I’m waiting for something to change. I’m praying for everything to be okay. But day after day things just seem to be getting worse.
Yesterday, five year old Racecar had an appointment with an ENT, his second in six weeks. We learned he’ll need surgery, tubes in his ears and adenoids removed. On the way home, sweating in the heat, my legs sticking to the seats because our car has no air conditioning, Brian calls me on my cell phone and says “someone stole my fucking tires off of my car.”
That’s right. ALL FOUR TIRES were missing. Completely. (note to all of you: everything you have heard about Gary, Indiana is totally true. Stay far, far away.) (he parks there to catch the train into Chicago)
Instead of getting air conditioning, we get to pay a $500 for the deductible to get tires put back on his car. Tires we did not remove.
This on top of about twenty things running through my mind and creating darkness in my heart that I just can’t write about. Some things are little and some are bigger than I can handle.
So, I’m waiting for the lesson, the blessing, the SOMETHING that will tell me why so much of our lives right now is just not okay. I’m waiting to FEEL again. I’m hoping, hoping, hoping that this dark cloud passes over us swiftly and without much more pain.
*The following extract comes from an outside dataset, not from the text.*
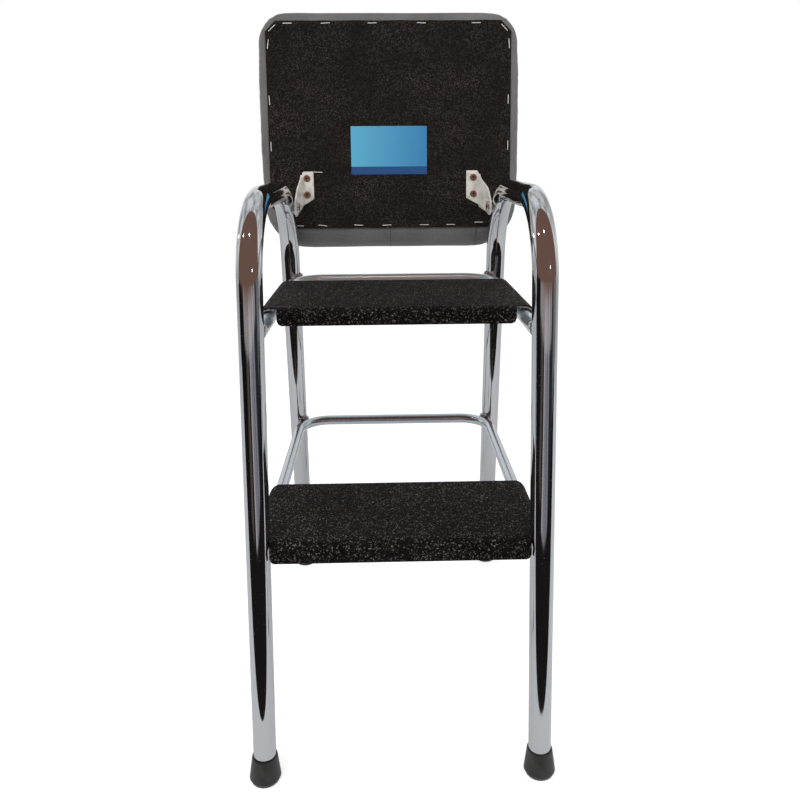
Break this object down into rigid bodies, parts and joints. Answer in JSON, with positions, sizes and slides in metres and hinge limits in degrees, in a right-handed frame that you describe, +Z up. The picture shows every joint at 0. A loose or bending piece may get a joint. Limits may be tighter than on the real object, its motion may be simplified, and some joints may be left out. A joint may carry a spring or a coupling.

I’m not saying that we should be excempt from anything bad happening to us, but it just seems so soon. I just really want to be left alone.
I’m trying to take it like a big girl, facing each day, but one of these days, I’m pretty sure, I’m going to pull the covers over my head and leave them there for a very, very long time.
And after pulling the covers off of my head, I just hope the sun is shining, here, with us, once again.